> [Aim of the exercise]:
Reproduce only the lines of the material below that start at the line containing "ratchet_cover();" and stop at the line containing "for node in". Keep both end lines.

> [Task material]:
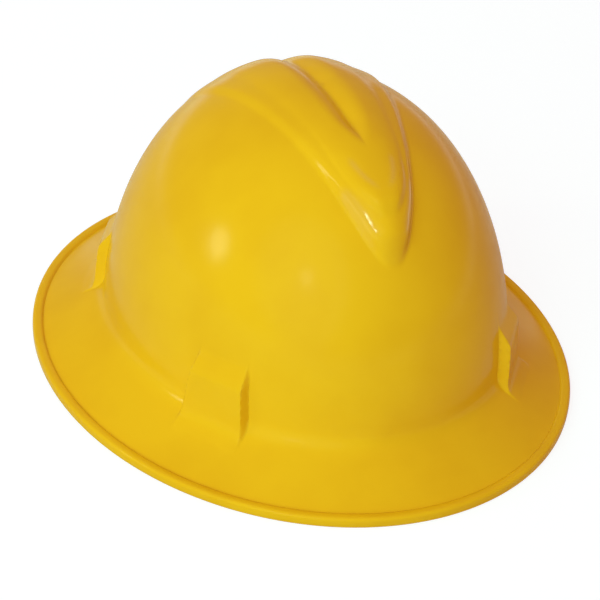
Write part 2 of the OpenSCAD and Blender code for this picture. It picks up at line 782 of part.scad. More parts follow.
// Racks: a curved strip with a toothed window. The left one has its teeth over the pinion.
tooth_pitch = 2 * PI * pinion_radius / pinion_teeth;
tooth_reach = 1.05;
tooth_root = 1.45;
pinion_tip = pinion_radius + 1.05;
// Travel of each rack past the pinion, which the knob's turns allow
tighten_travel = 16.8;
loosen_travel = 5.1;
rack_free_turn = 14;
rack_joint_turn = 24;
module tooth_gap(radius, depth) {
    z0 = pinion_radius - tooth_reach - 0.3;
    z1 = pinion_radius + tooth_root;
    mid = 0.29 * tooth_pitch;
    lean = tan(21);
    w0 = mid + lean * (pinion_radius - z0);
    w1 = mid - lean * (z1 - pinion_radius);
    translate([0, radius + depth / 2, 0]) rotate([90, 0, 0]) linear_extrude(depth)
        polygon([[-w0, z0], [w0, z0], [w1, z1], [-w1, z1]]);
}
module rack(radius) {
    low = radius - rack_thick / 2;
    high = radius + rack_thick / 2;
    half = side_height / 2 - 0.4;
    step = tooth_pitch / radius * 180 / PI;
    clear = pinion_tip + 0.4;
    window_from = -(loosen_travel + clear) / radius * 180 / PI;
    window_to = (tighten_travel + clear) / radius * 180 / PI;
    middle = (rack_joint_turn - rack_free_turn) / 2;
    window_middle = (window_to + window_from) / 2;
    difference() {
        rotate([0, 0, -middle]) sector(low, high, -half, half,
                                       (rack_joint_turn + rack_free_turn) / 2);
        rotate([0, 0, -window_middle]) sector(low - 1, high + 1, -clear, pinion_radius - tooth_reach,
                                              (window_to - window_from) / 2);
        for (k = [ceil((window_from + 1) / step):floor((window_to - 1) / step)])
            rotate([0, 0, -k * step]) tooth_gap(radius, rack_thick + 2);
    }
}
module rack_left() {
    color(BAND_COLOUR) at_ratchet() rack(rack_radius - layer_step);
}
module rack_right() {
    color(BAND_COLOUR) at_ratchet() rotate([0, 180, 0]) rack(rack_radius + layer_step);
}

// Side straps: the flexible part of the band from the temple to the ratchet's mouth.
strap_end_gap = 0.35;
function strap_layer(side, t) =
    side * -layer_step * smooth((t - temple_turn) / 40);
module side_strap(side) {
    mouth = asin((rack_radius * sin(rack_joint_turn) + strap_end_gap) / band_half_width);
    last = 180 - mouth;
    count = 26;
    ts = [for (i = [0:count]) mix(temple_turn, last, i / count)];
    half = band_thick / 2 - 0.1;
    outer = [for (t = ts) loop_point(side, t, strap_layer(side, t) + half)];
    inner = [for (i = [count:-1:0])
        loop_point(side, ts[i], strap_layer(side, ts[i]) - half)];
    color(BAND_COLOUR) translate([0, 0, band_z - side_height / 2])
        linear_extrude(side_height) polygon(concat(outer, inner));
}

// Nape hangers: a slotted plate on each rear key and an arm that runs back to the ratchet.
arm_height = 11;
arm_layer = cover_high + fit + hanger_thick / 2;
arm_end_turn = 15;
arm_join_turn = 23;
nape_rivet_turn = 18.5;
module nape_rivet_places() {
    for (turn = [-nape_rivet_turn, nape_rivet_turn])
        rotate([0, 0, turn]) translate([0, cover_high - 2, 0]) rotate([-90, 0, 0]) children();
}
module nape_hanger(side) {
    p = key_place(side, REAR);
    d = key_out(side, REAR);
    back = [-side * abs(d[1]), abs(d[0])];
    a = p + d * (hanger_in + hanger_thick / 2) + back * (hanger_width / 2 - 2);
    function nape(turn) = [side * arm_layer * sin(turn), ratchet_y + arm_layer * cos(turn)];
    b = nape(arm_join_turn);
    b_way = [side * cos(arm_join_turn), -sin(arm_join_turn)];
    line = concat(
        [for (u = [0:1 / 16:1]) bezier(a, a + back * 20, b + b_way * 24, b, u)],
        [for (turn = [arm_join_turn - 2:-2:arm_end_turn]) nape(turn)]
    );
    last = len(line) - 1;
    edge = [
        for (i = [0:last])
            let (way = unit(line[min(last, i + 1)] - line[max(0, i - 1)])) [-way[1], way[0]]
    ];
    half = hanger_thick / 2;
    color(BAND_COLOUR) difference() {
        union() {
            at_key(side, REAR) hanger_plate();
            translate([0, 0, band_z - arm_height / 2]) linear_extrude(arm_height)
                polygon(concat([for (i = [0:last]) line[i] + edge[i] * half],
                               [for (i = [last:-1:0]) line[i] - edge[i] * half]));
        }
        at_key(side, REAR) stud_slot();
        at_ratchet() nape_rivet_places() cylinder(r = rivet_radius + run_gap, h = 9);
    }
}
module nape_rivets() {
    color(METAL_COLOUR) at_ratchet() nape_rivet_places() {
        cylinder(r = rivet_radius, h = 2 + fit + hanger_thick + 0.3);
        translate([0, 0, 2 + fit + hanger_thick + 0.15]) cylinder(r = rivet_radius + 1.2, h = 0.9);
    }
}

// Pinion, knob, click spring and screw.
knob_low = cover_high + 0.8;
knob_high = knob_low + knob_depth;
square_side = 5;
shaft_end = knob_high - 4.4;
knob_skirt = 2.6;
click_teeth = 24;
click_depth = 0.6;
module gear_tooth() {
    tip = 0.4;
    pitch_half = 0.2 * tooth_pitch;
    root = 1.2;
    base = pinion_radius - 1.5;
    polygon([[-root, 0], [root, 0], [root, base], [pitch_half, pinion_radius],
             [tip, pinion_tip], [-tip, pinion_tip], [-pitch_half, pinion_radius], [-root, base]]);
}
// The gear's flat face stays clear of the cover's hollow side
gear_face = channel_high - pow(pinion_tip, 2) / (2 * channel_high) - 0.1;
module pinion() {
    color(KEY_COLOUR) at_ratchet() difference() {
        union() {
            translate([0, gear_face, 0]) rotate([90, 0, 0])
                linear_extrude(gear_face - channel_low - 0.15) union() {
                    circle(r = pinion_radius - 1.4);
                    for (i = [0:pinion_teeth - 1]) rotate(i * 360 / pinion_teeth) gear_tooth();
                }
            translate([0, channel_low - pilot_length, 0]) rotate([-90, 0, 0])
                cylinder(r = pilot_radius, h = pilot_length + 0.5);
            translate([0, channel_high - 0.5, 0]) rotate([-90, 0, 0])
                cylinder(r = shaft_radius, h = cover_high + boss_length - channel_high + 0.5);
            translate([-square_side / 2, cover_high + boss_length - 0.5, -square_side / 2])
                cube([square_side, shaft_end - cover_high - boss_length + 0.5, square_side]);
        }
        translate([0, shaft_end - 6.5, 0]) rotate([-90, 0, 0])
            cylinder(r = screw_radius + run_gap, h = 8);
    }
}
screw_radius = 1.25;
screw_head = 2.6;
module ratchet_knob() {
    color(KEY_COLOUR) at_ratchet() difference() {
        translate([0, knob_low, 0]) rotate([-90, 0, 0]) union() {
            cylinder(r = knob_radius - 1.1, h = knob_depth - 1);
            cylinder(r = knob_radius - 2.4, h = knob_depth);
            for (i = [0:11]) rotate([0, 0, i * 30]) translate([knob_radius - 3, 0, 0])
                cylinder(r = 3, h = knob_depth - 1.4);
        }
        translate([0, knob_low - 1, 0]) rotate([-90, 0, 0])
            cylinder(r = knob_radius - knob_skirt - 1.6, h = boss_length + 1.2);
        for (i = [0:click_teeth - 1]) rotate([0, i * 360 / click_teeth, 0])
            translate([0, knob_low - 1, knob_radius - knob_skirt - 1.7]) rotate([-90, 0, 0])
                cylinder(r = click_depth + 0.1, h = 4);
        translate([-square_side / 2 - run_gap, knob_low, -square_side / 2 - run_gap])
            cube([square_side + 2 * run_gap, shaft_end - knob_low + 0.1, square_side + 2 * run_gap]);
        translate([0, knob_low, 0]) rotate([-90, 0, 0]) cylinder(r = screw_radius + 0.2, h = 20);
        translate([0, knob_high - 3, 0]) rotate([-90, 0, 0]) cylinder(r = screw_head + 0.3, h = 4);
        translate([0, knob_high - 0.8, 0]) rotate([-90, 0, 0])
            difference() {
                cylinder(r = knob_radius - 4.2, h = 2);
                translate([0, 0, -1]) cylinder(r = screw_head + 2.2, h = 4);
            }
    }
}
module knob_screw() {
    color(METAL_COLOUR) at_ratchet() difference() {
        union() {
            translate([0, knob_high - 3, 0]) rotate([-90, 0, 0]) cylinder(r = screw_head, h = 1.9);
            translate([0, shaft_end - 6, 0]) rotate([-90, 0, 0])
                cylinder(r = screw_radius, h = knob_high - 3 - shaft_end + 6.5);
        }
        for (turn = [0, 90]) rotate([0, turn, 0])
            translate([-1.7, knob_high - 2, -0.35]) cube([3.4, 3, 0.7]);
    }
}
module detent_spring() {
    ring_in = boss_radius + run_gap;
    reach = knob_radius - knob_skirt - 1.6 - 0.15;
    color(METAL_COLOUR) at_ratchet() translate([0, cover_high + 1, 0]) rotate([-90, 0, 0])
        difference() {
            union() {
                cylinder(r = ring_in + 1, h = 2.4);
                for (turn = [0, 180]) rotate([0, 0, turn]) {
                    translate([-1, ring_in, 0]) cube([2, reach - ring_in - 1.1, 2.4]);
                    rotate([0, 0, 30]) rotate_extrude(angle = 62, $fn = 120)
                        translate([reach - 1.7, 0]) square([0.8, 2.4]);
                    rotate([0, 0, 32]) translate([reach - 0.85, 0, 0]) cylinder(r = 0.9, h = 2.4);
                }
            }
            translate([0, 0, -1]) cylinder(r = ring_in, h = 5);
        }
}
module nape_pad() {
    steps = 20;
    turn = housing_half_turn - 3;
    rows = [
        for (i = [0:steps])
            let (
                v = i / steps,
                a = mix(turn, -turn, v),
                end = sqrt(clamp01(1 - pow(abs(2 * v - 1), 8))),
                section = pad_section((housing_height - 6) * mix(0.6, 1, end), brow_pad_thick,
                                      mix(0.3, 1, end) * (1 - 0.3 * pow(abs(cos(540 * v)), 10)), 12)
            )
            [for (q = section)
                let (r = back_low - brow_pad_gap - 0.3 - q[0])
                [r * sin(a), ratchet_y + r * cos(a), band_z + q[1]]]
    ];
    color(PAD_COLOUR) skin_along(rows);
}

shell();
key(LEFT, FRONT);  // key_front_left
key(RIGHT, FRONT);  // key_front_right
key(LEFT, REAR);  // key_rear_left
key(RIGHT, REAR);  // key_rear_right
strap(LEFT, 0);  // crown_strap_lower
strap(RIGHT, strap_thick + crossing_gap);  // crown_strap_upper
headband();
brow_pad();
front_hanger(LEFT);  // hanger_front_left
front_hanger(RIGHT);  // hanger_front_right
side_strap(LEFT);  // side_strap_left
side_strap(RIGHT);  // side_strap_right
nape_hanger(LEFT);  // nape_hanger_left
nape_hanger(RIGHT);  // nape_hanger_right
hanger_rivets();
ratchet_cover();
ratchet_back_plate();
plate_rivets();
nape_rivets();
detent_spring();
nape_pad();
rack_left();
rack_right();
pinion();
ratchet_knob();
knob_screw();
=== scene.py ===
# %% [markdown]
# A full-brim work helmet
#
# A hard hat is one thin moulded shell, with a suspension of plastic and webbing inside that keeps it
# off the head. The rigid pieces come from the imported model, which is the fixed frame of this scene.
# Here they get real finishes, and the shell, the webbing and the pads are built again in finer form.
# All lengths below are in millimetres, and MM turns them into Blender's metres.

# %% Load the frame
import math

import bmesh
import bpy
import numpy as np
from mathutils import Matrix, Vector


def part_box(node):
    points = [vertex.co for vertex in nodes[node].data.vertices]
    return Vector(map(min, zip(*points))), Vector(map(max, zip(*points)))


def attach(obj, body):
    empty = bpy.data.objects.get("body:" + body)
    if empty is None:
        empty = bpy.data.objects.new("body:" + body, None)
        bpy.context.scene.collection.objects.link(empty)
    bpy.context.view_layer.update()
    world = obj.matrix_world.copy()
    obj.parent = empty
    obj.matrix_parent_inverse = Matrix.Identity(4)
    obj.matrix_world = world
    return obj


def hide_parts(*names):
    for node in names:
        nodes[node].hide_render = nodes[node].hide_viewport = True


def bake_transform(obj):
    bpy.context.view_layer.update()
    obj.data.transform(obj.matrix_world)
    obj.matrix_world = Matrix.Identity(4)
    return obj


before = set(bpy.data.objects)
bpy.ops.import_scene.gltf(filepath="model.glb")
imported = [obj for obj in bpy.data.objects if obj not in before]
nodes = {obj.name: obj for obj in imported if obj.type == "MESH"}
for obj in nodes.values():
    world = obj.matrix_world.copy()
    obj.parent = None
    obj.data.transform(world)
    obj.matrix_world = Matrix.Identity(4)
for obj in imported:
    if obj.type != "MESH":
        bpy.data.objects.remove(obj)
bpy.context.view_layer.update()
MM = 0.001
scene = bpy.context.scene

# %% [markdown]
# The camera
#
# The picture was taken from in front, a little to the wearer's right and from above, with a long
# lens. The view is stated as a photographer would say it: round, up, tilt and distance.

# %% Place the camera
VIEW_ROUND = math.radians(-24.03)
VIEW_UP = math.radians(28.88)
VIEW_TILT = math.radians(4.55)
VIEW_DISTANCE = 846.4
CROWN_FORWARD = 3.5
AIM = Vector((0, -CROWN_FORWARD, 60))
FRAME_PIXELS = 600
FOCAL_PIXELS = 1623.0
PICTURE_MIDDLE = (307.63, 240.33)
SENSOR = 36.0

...

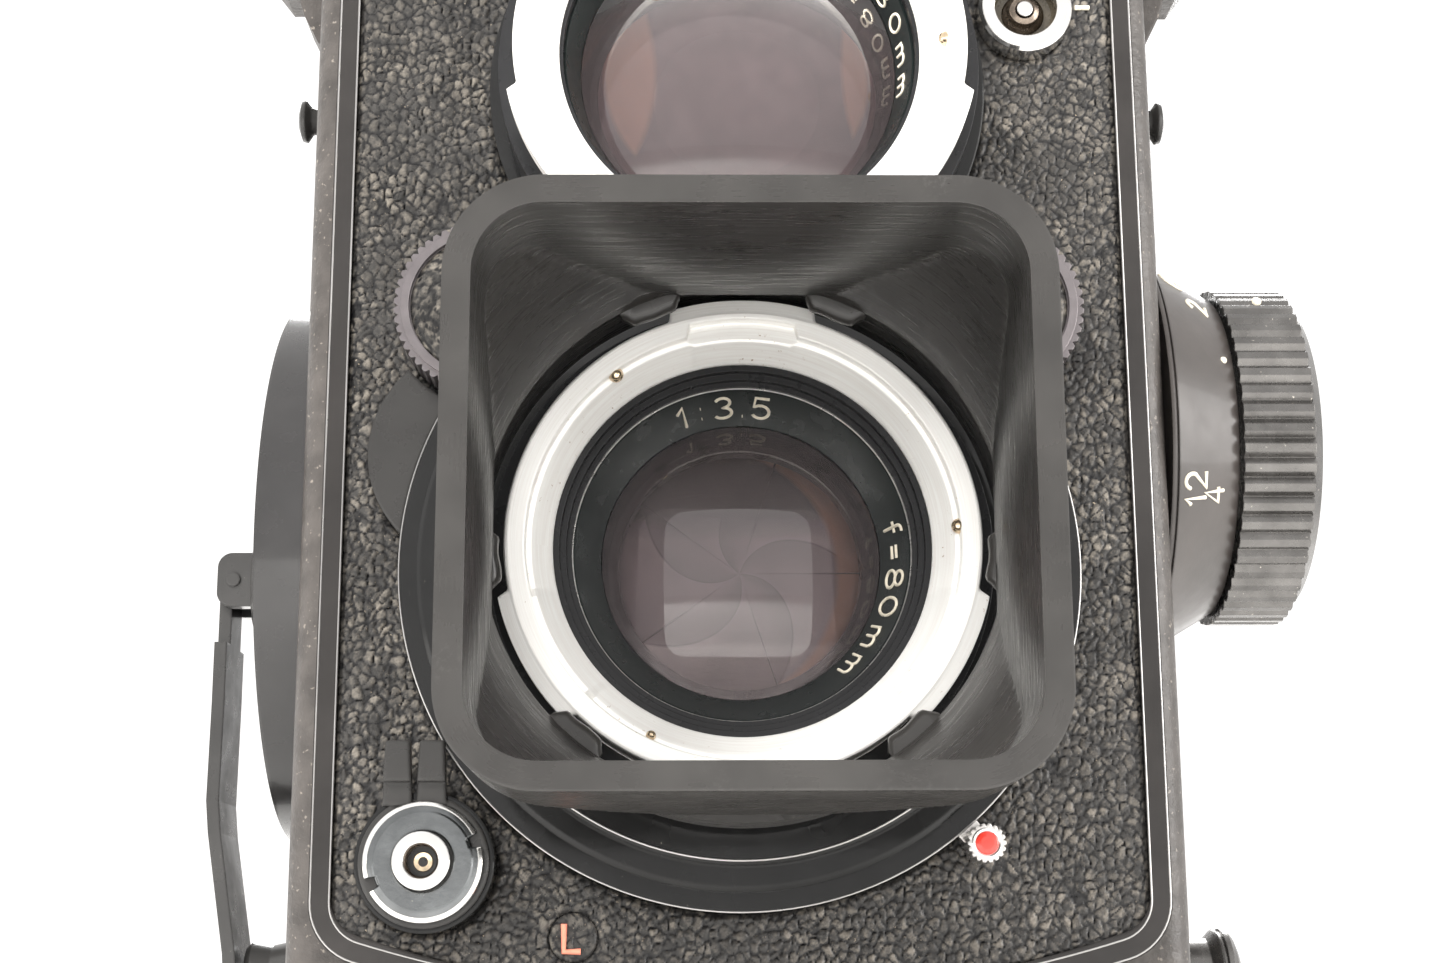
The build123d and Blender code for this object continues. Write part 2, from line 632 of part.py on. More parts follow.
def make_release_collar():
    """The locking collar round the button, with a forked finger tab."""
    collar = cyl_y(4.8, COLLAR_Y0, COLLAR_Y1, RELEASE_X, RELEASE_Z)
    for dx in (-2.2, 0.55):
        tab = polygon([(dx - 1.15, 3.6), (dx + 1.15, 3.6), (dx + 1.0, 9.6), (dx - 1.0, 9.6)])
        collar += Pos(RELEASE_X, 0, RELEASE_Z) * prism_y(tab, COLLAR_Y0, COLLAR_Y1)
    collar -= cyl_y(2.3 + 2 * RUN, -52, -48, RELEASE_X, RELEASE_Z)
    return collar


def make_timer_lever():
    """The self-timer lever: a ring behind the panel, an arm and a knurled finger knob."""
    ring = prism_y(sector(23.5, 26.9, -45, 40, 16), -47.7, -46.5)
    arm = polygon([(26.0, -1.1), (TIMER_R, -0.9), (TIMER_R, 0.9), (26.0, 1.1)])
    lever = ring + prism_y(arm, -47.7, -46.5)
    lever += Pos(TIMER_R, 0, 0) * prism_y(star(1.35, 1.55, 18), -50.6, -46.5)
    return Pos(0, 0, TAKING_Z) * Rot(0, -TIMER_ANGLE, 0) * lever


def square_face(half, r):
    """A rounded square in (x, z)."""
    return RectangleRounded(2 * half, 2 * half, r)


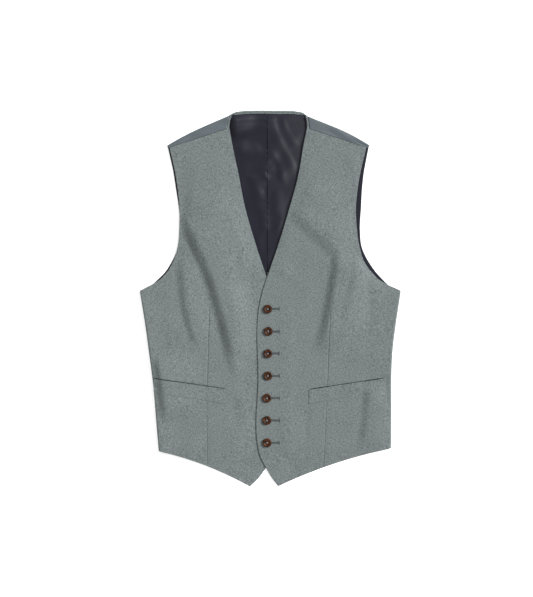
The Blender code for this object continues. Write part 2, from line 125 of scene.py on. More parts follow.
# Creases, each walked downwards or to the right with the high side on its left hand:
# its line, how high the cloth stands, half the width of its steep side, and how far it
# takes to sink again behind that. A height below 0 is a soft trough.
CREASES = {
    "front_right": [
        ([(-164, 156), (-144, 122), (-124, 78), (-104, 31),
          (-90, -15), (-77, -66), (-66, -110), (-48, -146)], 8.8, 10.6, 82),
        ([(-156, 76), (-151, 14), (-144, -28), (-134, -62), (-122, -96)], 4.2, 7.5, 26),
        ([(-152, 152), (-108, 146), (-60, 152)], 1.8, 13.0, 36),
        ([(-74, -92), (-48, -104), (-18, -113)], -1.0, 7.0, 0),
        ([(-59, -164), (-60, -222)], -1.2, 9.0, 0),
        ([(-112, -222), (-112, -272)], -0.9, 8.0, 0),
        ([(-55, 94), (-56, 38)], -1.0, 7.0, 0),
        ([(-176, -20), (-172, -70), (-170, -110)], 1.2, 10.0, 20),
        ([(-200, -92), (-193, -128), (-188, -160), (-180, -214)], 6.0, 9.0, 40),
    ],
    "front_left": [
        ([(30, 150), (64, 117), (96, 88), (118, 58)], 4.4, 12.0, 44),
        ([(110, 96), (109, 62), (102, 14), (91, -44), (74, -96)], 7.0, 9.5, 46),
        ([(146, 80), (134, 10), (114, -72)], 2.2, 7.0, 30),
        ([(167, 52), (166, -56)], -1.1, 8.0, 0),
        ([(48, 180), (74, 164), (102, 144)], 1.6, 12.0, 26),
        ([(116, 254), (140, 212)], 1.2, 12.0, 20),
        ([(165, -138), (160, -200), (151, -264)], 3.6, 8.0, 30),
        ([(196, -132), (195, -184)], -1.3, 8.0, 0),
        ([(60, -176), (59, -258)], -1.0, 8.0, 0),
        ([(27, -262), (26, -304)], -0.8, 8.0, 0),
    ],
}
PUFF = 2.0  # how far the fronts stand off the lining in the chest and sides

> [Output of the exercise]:
ratchet_cover();
ratchet_back_plate();
plate_rivets();
nape_rivets();
detent_spring();
nape_pad();
rack_left();
rack_right();
pinion();
ratchet_knob();
knob_screw();
=== scene.py ===
# %% [markdown]
# A full-brim work helmet
#
# A hard hat is one thin moulded shell, with a suspension of plastic and webbing inside that keeps it
# off the head. The rigid pieces come from the imported model, which is the fixed frame of this scene.
# Here they get real finishes, and the shell, the webbing and the pads are built again in finer form.
# All lengths below are in millimetres, and MM turns them into Blender's metres.

# %% Load the frame
import math

import bmesh
import bpy
import numpy as np
from mathutils import Matrix, Vector


def part_box(node):
    points = [vertex.co for vertex in nodes[node].data.vertices]
    return Vector(map(min, zip(*points))), Vector(map(max, zip(*points)))


def attach(obj, body):
    empty = bpy.data.objects.get("body:" + body)
    if empty is None:
        empty = bpy.data.objects.new("body:" + body, None)
        bpy.context.scene.collection.objects.link(empty)
    bpy.context.view_layer.update()
    world = obj.matrix_world.copy()
    obj.parent = empty
    obj.matrix_parent_inverse = Matrix.Identity(4)
    obj.matrix_world = world
    return obj


def hide_parts(*names):
    for node in names:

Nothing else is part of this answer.